С обновленной душой уехал Гоголь из Оптиной, но не оставил мысли написать второй том “Мертвых душ” и работал над ним. Но потом, чувствуя, что ему не по силам воплотить во всей полноте тот образ-идеал христианина, который жил в его душе, он разочаровался в своем произведении. Вот причина сожжения второго тома “Мертвых душ”. Друзья и современники не поняли, что произошло с ним. Такой великий ум — Белинский — только обругал Гоголя. Белинский тоже плохо кончил. Вряд ли он спасен, так как был он неверующим, хотя умер не в полном разрыве с Церковью, как Толстой. А Гоголь умер истинным христианином. Есть предание, что незадолго перед смертью он говорил одному из своих близких друзей:
—Ах, как я много потерял, как ужасно много потерял!
—Что вы потеряли?
—То, что не стал монахом. Отчего отец Макарий не взял меня к себе в скит?
Неизвестно, заходил ли у Гоголя с отцом Макарием разговор о монашестве, предлагал ли ему старец поступить в монастырь. Очень возможно, что отец Макарий и не звал его, видя, что он не снесет трудностей нашей скитской жизни»(2).
А вот как сам Н. В. Гоголь писал о том впечатлении, которое произвел на него монастырь в письме к А. П. Толстому: «Я заезжал по дороге в Оптинскую пустынь и навсегда унес о ней воспоминание. Я думаю, на самой Афонской Горе не лучше. Благодать видимо там присутствует. Это слышится в самом наружном служении, хотя и не можем объяснить себе, почему. Нигде я не видел таких монахов. С каждым из них, мне казалось, беседует все небесное. Я не расспрашивал, кто из них как живет: их лица сказывали сами всем.
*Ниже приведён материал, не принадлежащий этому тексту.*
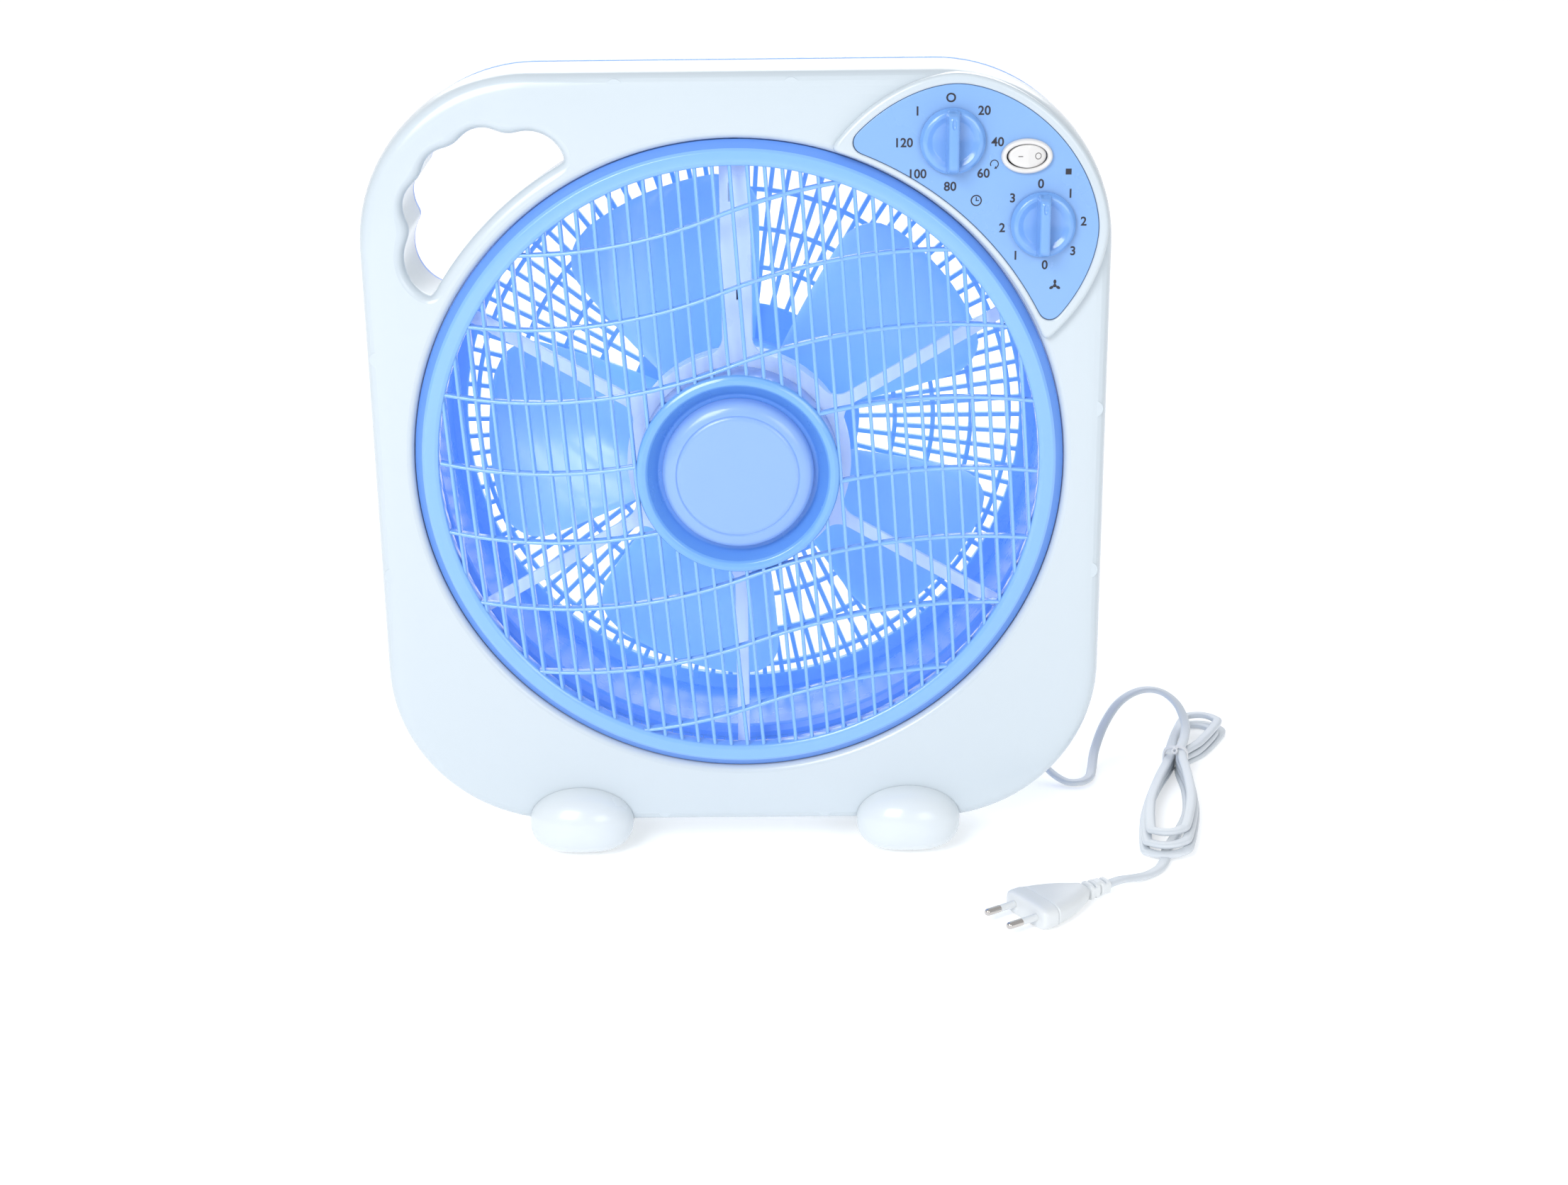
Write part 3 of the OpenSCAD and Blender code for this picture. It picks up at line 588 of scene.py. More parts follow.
def hank_turn(level, bottom_shift, bottom_r, top_shift, top_r):
    """One turn of the hank from its tie: round the near end, back through the tie, round the far end.
    The lead comes in a level higher, and reaches its own level in the near fold."""
    low = (HANK_TIE - HANK_BOTTOM).normalized()
    high = (HANK_TOP - HANK_TIE).normalized()
    low_right = Vector((low.y, -low.x))
    high_right = Vector((high.y, -high.x))
    bottom = HANK_BOTTOM + low * bottom_shift
    top = HANK_TOP + high * top_shift
    belly = HANK_BELLY + low * bottom_shift * 0.4
    upper, lower = layer_height(level + 1), layer_height(level)
    side = CORD_W / 2 + 0.15
    points = [(HANK_TIE + low_right * side, upper),
              (HANK_TIE.lerp(belly, 0.5) + low_right * (bottom_r * 0.72 + 1), upper),
              (belly + low_right * (bottom_r + 1.5), upper)]
    for k in range(5):
        angle = math.pi * k / 4
        points.append((bottom + low_right * bottom_r * math.cos(angle) - low * bottom_r * math.sin(angle),
                       upper + (lower - upper) * k / 4))
    points += [(belly - low_right * (bottom_r + 1.5), lower),
               (HANK_TIE.lerp(belly, 0.5) - low_right * (bottom_r * 0.72 + 1), lower),
               (HANK_TIE - low_right * side, lower),
               (HANK_TIE.lerp(top, 0.45) - high_right * (top_r * 0.78), lower)]
    for k in range(5):
        angle = math.pi * (1 - k / 4)
        points.append((top + high_right * top_r * math.cos(angle) + high * top_r * math.sin(angle), lower))
    points.append((HANK_TIE.lerp(top, 0.45) + high_right * (top_r * 0.78), lower))
    return [(p.x, p.y, z) for p, z in points]


def hank_route():
    turns = [(2, 10, 10.0, 1, 10.5), (1, 2, 11.5, -9, 11.0), (0, -2, 12.5, 2, 13.0)]
    route = []
    for turn in turns:
        route += hank_turn(*turn)
    low = (HANK_TIE - HANK_BOTTOM).normalized()
    right = Vector((low.y, -low.x))
    floor = layer_height(0)
    for place, side in ((HANK_TIE, 3.0), (HANK_TIE.lerp(HANK_BELLY, 0.5), 8.0), (HANK_BELLY, 9.0)):
        point = place + right * side
        route.append((point.x, point.y, floor))
    return route


def cord_sides(path):
    """At each point of a path, the directions across the flat lead and through its thickness.
    The lead keeps its twist as it falls, and settles flat on the floor."""
    frames = []
    across = Vector((1, 0, 0))
    for i in range(len(path)):
        ahead = (path[min(i + 1, len(path) - 1)] - path[max(i - 1, 0)]).normalized()
        across = (across - ahead * across.dot(ahead)).normalized()
        level = ahead.cross(Vector((0, 0, 1)))
        if level.dot(across) < 0:
            level.negate()
        across = across.lerp(level.normalized(), 0.2 * level.length ** 2).normalized()
        frames.append((across, across.cross(ahead)))
    return frames


def cord_section(sides=18):
    """Flat twin lead: two rounded cores with a shallow groove between them."""
    section = []
    for k in range(sides):
        angle = math.tau * k / sides
        c, s = math.cos(angle), math.sin(angle)
        x = CORD_W / 2 * math.copysign(abs(c) ** 0.8, c)
        waist = 1 - 0.16 * math.exp(-(x / 0.8) ** 2)
        section.append((x, CORD_T / 2 * waist * math.copysign(abs(s) ** 0.75, s)))
    return section


def make_cord():
    in_gland = [(150, 39, 60)]
    over_hank = [(268, 80, layer_height(HANK_LAYERS - 1) + 0.6)]
    to_plug = [(237.5, -55, 2.2)] + LEAD_ROUTE[::-1] + [(195.0, -110.1, 7)]
    route = [Vector(p) for p in in_gland + CORD_ROUTE + over_hank + hank_route() + to_plug]
    path = smooth_path(route, 6)
    section = cord_section()
    rings = [[(p + across * x + through * z) * MM for x, z in section]
             for p, (across, through) in zip(path, cord_sides(path))]
    cord = loft("mains_lead", rings, VINYL)
    shade(cord, 60, weighted=False)
    return cord, [p * MM for p in path]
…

Самые служки меня поразили светлой ласковостью ангелов, лучезарной простотой обхожденья; самые работники в монастыре, самые крестьяне и жители окрестностей. За несколько верст, подъезжая к обители, уже слышится благоухание: все становится приветливее, поклоны ниже и участие к человеку больше. Вы постарайтесь побывать в этой обители… Я уверен, что эта обитель оставит у вас, как и у меня, одно из приятнейших воспоминаний» (3). Граф А. П. Толстой, впоследствии обер-прокурор Синода, после сам неоднократно будет посещать обитель.
В Оптину Гоголь приезжал еще дважды — летом и осенью 1851 г., чтобы встретиться со старцем Макарием. В Оптиной произошло и знакомство Гоголя с П. А. Григоровым (в постриге Порфирием), автором и составителем многих жизнеописаний, и между ними завязалась переписка. В 1862 г. в «Русском вестнике» были помещены воспоминания о Гоголе Л. И. Арнольди, где приводится отзыв Гоголя об отце Порфирии: «Я на перепутье всегда заезжаю в эту пустынь (Оптину) и отдыхаю душой. Там у меня в монастыре есть человек, которого я очень люблю, некто Григоров, дворянин, который был прежде артиллерийским офицером, ‹…› и говорят, что никогда не был так счастлив, как в монастыре.…Душа его такая детская, светлая, прозрачная! Он вовсе не пасмурный монах, бегающий от людей. Нет, он, напротив, любит всех людей, как братьев. Он всегда весел, всегда снисходителен…».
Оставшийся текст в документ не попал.